How does the intramolecular proton transfer change on the partial change of the saturation characteristics in 8-hydroxyquinoline? A detailed computational study

Context

Intramolecular proton transfer (IPT) has been investigated in 8-hydroxyquinoline (8-HQ) and one of its derivatives, 5,6-dihydroquinolin-8-ol (8-DQ). Computations identify the global minima as the enol (E) in S₀ and the proton transferred keto (K^*) form in S₁. The barrier for IPT process reduces on excitation.The pathway was investigated by altering IPT coordinate and intrinsic reaction coordinates (IRC). The frontier molecular orbital analysis shows the shift in electron distribution to the pyridine ring upon excitation. The OH stretching vibration shows a red shift upon E → E^* excitation, confirming the possibility of excited state intramolecular proton transfer (ESIPT). These molecules adhere to the maximum hardness principle (MHP) and the minimum electrophilicity principle (MEP). Natural bond orbital (NBO) analysis reveals the onset of hyperconjugative interactions involving the lone pair of N atom in S₁. Ring and bond critical points are identified.
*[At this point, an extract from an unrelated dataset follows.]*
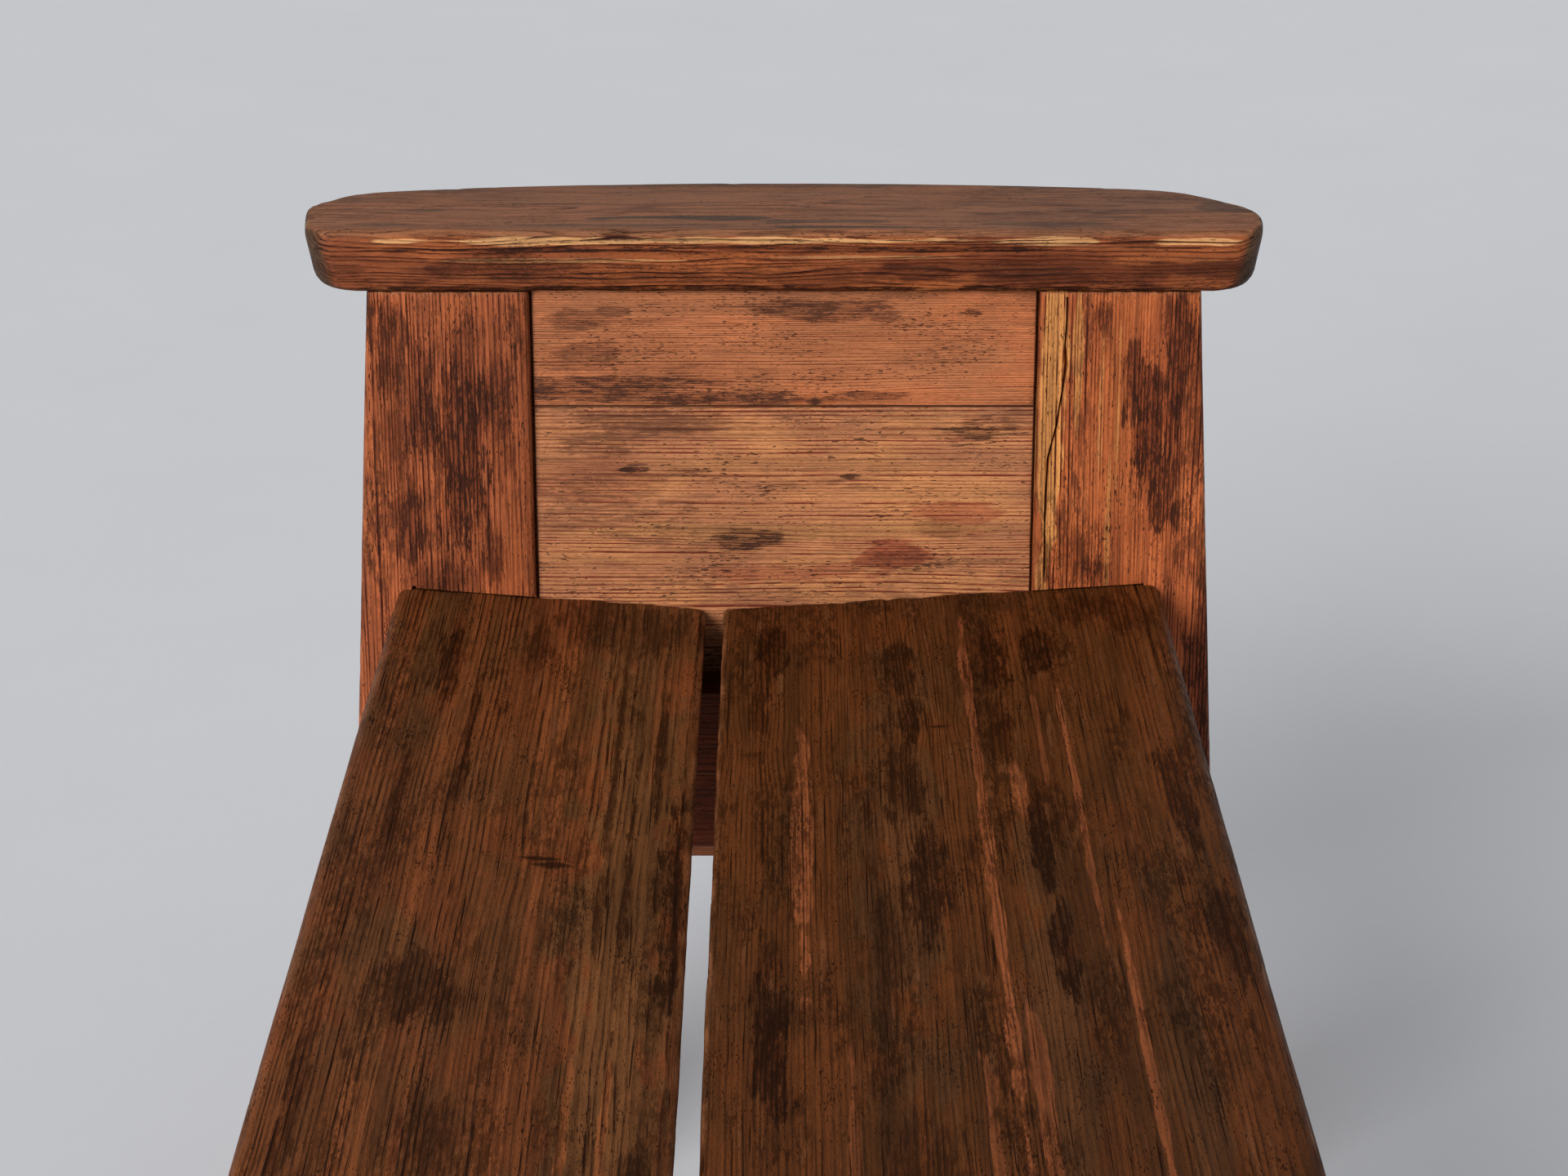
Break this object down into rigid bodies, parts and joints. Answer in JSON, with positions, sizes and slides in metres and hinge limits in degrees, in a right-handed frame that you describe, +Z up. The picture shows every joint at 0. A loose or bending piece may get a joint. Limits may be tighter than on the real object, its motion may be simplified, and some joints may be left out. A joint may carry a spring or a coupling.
{
  "type": "monks bench",
  "caption": "Solid pine bench with panelled ends, flat bowed arms and a seat of boards that slope to a gap along the middle.",
  "frame": {"origin": "on the floor under the middle of the bench", "axes": "+X along the bench, +Y from the narrow seat board's side to the wide board's side, +Z up"},
  "size_m": [1.498, 0.5558, 0.652],
  "materials": {
    "arm_pine": "stained and waxed pine, reddish brown, worn lighter along its upper edges",
    "post_pine": "stained and waxed pine, upright grain, dark blotches",
    "panel_pine": "stained and waxed pine, golden brown, grain along the bench's depth",
    "seat_pine": "dark worn pine, grain along the bench, lighter streaks and knots",
    "frame_pine": "brown stained pine, sawn and planed, little worn",
    "dowel_wood": "plain hardwood dowel",
    "steel_screw": "darkened steel, slotted head"
  },
  "bodies": {
    "root": {"batten_screws": "steel_screw", "front_seat_board": "seat_pine", "left_arm": "arm_pine", "left_arm_dowels": "dowel_wood", "left_bearer": "frame_pine", "left_bearer_screws": "steel_screw", "left_front_post": "post_pine", "left_lower_panel_board": "panel_pine", "left_middle_panel_board": "panel_pine", "left_rear_post": "post_pine", "left_seat_dowels": "dowel_wood", "left_upper_panel_board": "panel_pine", "middle_batten": "frame_pine", "rear_seat_board": "seat_pine", "right_arm": "arm_pine", "right_arm_dowels": "dowel_wood", "right_bearer": "frame_pine", "right_bearer_screws": "steel_screw", "right_front_post": "post_pine", "right_lower_panel_board": "panel_pine", "right_middle_panel_board": "panel_pine", "right_rear_post": "post_pine", "right_seat_dowels": "dowel_wood", "right_upper_panel_board": "panel_pine", "spine_rail": "frame_pine"}
  },
  "joints": []
}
A mixed covalent and noncovalent character of the N₁···H₁₂ bonds signifies the onset of ESIPT. DFT computations with M06-2X and B3LYP functionals show some marked differences, particularly in terms of hydrogen bond lengths and charges, demanding experimental results to ascertain the choice of functionals.

Methods

DFT (B3LYP, M06-2X, and ωB97X-D functionals) and ab initio methods (MP2) are used in S₀ whereas CIS and TDDFT in S₁. 6–311 +  + G(d, p) and aug-cc-pVDZ are the corresponding basis sets used. The computations involve the Gaussian 09 program, which include NBO analysis. PED and QTAIM analyses are performed through the Veda 4 and Multiwfn programs.